Nesse cenário, a adoção de “melhores práticas” e “procedimentos padronizados”, dentro de certos mercados, talvez seja uma alternativa interessante para eliminar riscos e incertezas. No caso das instituições reguladas pelo Bacen, contudo, há um mitigador, que é a atualização da carta circular[3] que divulga a relação de operações e situações que podem configurar indícios de ocorrência dos crimes de PLDFT.

Entre as demais novidades da regulação de PLDFT para o mercado financeiro do Brasil, também cabe destacar:

  • Circular Bacen nº 3978:

  • O reforço às exigências de governança – além de estarem obrigadas a avaliar de tempos em tempos a qualidade e s efetividade de seus procedimentos internos, as instituições devem detalhar papéis e responsabilidades dos profissionais indicados para atuar em funções ligadas à área de PLDFT.

  • O reforço de procedimentos de conheça seu cliente (KYC) – as instituições passam a ficar obrigadas a confrontar seus dados internos com aqueles oriundos de bases públicas.

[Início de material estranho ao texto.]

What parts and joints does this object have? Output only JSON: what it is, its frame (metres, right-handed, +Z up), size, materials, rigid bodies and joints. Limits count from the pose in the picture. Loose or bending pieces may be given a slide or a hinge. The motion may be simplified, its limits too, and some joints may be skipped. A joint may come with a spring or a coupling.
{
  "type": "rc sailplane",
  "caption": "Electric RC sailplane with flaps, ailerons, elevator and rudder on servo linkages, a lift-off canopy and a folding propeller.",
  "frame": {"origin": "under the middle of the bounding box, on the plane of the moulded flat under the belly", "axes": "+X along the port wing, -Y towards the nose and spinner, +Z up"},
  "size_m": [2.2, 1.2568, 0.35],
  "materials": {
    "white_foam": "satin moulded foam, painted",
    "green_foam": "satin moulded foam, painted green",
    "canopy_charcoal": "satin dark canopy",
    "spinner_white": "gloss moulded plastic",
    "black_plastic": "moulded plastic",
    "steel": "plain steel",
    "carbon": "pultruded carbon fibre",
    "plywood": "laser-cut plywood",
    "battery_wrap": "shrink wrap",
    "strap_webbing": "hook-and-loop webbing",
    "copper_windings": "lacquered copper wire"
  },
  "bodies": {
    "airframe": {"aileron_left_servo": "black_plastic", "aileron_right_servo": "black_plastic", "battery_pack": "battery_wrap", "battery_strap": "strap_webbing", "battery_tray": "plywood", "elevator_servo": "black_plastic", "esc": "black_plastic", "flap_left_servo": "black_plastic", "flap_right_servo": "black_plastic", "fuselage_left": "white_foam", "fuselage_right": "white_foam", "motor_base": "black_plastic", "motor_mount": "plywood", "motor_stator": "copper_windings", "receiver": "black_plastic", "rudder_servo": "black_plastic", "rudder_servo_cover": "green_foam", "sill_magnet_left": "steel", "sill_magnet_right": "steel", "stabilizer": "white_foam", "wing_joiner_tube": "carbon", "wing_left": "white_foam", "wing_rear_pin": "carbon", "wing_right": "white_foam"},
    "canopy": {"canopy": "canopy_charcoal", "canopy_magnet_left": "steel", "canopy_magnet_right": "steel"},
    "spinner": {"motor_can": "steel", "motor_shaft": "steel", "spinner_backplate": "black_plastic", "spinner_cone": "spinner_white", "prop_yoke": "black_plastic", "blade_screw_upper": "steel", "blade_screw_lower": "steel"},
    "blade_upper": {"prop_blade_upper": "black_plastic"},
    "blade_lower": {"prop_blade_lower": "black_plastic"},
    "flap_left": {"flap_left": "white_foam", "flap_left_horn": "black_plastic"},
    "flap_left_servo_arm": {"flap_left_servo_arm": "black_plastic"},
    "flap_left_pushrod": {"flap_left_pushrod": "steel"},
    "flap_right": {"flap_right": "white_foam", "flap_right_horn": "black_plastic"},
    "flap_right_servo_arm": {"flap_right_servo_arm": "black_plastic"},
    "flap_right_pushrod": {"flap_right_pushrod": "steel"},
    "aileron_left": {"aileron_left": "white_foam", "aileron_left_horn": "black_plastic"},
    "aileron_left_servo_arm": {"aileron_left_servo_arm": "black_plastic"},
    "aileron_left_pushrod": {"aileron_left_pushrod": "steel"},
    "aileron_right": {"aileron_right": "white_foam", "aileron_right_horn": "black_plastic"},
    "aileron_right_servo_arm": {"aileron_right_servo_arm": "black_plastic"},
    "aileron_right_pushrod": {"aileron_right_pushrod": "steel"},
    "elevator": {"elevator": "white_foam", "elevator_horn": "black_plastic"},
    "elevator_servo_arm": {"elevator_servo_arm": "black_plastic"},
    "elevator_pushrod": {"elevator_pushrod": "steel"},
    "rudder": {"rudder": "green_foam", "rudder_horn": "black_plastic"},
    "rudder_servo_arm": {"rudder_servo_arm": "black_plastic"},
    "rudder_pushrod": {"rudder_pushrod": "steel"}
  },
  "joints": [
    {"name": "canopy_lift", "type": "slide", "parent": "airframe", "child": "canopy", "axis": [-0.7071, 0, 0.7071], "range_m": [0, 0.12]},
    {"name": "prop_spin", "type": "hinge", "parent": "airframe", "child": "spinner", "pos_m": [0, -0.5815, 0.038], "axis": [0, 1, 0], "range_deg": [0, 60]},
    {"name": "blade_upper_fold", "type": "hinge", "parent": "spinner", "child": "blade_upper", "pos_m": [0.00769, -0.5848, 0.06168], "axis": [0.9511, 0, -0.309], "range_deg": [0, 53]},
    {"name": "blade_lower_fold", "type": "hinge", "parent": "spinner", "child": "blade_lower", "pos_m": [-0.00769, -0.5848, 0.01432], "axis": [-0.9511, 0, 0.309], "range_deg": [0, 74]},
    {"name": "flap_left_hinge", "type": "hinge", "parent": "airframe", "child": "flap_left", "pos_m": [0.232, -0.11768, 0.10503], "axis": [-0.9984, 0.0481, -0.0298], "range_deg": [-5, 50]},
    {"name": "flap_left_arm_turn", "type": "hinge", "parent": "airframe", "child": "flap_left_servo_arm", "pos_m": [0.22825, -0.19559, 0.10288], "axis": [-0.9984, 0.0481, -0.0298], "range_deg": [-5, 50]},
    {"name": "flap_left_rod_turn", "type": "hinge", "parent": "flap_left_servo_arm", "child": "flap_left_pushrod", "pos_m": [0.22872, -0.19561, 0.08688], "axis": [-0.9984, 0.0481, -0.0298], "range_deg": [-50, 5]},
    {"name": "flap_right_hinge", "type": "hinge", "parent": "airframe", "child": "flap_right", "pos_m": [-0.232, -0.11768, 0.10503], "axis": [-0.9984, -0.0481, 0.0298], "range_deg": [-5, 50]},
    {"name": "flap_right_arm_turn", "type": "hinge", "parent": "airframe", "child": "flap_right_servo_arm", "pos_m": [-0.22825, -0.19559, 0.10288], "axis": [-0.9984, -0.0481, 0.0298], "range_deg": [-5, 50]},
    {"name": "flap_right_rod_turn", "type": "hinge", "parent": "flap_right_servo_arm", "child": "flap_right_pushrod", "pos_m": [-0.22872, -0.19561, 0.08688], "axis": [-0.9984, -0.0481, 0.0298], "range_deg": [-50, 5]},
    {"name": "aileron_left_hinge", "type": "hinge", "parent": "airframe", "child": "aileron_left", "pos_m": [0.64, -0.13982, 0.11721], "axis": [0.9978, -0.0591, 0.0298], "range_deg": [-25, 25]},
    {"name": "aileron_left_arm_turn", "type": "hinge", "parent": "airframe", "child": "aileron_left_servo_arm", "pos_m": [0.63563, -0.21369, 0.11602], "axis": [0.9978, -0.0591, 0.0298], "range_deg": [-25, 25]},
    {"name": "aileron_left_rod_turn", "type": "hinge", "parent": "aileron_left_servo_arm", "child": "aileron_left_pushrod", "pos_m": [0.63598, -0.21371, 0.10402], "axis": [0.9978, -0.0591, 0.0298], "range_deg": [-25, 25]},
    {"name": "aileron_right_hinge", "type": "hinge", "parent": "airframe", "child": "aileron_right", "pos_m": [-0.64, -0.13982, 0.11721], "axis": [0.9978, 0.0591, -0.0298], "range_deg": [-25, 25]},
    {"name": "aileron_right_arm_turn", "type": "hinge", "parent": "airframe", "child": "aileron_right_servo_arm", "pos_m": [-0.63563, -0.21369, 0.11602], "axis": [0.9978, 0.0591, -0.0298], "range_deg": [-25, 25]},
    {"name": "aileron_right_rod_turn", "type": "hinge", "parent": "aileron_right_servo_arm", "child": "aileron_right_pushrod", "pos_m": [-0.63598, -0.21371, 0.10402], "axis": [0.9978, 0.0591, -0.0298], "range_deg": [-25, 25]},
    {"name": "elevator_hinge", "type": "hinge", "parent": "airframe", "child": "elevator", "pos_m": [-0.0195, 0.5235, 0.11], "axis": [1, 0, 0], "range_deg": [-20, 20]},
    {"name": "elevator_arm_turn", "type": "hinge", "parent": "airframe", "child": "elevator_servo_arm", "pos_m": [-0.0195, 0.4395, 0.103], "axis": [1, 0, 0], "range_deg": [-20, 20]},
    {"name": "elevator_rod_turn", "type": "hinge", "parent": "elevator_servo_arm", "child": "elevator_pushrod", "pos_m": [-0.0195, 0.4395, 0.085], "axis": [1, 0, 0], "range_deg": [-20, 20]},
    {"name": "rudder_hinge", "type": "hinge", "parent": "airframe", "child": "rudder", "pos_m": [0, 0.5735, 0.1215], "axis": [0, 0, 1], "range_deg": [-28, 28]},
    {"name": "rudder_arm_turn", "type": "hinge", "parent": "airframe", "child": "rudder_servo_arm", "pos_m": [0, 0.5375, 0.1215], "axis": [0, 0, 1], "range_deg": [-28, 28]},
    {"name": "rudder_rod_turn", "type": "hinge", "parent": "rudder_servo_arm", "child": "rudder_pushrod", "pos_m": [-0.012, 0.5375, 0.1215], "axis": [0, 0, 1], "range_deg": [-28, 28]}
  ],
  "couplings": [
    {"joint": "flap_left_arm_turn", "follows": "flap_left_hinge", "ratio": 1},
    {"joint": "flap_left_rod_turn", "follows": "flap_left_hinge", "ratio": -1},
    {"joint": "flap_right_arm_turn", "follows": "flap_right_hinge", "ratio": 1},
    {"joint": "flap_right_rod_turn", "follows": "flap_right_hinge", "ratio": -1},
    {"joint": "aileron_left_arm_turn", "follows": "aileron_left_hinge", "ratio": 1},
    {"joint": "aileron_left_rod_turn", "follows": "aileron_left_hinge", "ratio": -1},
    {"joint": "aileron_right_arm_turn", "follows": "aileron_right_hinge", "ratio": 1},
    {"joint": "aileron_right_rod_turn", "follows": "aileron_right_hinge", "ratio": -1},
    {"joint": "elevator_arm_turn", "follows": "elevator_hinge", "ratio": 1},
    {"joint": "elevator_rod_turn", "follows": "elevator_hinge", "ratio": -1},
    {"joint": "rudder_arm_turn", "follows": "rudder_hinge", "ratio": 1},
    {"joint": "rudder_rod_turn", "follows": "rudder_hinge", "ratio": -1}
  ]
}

  • O aumento nos controles de operações em espécie – passa a ser obrigatória a identificação do portador em qualquer operação em espécie de valor superior a R$ 2.000. Mais informações serão exigidas nos casos de depósitos em espécie em montante superior a R$ 50.000.

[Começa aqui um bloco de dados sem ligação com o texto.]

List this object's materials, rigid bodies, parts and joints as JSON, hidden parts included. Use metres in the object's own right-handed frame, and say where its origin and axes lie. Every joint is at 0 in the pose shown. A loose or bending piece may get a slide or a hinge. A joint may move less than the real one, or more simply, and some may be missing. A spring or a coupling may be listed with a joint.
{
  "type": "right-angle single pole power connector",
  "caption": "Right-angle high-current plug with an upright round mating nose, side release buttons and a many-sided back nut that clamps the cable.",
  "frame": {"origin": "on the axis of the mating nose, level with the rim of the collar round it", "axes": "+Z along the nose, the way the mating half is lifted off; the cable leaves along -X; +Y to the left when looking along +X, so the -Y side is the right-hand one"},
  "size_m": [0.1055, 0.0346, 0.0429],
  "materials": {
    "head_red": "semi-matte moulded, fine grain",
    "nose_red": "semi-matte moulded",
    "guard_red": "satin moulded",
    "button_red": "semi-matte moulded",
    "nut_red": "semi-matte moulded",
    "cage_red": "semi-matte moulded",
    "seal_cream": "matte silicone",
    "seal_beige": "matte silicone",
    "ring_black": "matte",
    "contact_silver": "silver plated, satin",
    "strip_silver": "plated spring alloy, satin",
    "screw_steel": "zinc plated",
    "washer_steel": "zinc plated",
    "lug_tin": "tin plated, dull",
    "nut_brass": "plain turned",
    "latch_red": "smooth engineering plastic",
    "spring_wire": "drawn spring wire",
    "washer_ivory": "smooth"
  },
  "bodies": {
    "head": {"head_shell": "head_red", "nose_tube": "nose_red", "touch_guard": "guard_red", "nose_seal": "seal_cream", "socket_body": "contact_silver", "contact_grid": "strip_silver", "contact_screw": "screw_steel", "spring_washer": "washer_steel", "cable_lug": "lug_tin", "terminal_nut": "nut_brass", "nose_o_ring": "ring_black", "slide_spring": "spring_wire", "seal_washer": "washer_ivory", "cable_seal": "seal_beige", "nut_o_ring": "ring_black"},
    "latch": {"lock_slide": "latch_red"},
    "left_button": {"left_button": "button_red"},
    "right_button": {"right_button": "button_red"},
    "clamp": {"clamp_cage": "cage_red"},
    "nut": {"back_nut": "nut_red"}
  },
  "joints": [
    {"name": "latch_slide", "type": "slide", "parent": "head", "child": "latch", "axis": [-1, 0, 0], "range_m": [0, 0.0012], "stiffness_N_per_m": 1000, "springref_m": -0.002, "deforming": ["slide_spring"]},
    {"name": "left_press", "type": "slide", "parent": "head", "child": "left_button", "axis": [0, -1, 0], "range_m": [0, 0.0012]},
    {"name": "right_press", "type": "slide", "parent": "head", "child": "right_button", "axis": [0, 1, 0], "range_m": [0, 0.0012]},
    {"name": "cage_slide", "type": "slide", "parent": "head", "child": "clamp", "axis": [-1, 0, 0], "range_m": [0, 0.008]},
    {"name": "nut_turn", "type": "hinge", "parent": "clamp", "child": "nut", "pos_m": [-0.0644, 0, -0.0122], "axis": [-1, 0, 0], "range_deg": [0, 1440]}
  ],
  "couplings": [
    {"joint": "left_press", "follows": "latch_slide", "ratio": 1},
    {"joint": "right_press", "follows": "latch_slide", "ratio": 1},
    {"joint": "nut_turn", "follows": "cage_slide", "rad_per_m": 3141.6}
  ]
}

  • A exigência de acesso a informações de beneficiários finais – a norma prevê a obrigatoriedade de subadquirentes franquearem às instituições pagadoras o acesso às informações sobre beneficiários finais de pagamentos.

  • Maior prazo para análise de operações: 30 para 45 dias.

  • Instrução CVM nº 617:

  • A previsão de atribuições específicas ao diretor responsável e à alta administração das instituições.

  • A exigência de que a política de PLDFT estabeleça mecanismos de intercâmbio de informações entre empresas de um mesmo conglomerado.

  • A obrigatoriedade de elaboração, pelo diretor responsável, de um relatório anual relativo à avaliação interna de risco de PLDFT à alta administração.

  • O dever de identificar, analisar, compreender e mitigar riscos de PLDFT inerentes à sua respectiva atividade, mesmo para instituições que não tenham relacionamento direto com o investidor.

  • A regulamentação detalhada dos deveres decorrentes da Lei nº 13.810/19, que determina a obrigatoriedade de cumprimento das sanções impostas por resolução do Conselho de Segurança das Nações Unidas.

[1] As discussões se iniciaram em 17 de novembro de 2016, com a publicação pela CVM do Edital de Audiência Pública SDM nº 09/2016, e foram intensificadas após o Edital de Consulta Pública nº 70/2019, divulgado pelo Bacen em 17 de janeiro de 2019.

[2] Mais especificamente, estão sujeitos à norma da CVM: (i) as pessoas naturais ou jurídicas que prestem os serviços relacionados à distribuição, custódia, intermediação, ou administração de carteira de valores mobiliários, (ii) entidades administradoras de mercados organizados e as entidades operadoras de infraestrutura do mercado financeiro, (iii) auditores independentes que atuem no âmbito do mercado de valores mobiliários e (iv) demais pessoas referidas em regulamentação específica que prestem serviços no mercado de valores mobiliários, à exceção das companhias abertas e dos analistas de valores mobiliários que não exerçam outra dessas atividades mencionadas.

[3] Trata-se da Carta Circular Bacen nº 4001, que também passa vigorar em 1º de julho de 2020 e que revoga a Carta Circular Bacen nº 3542.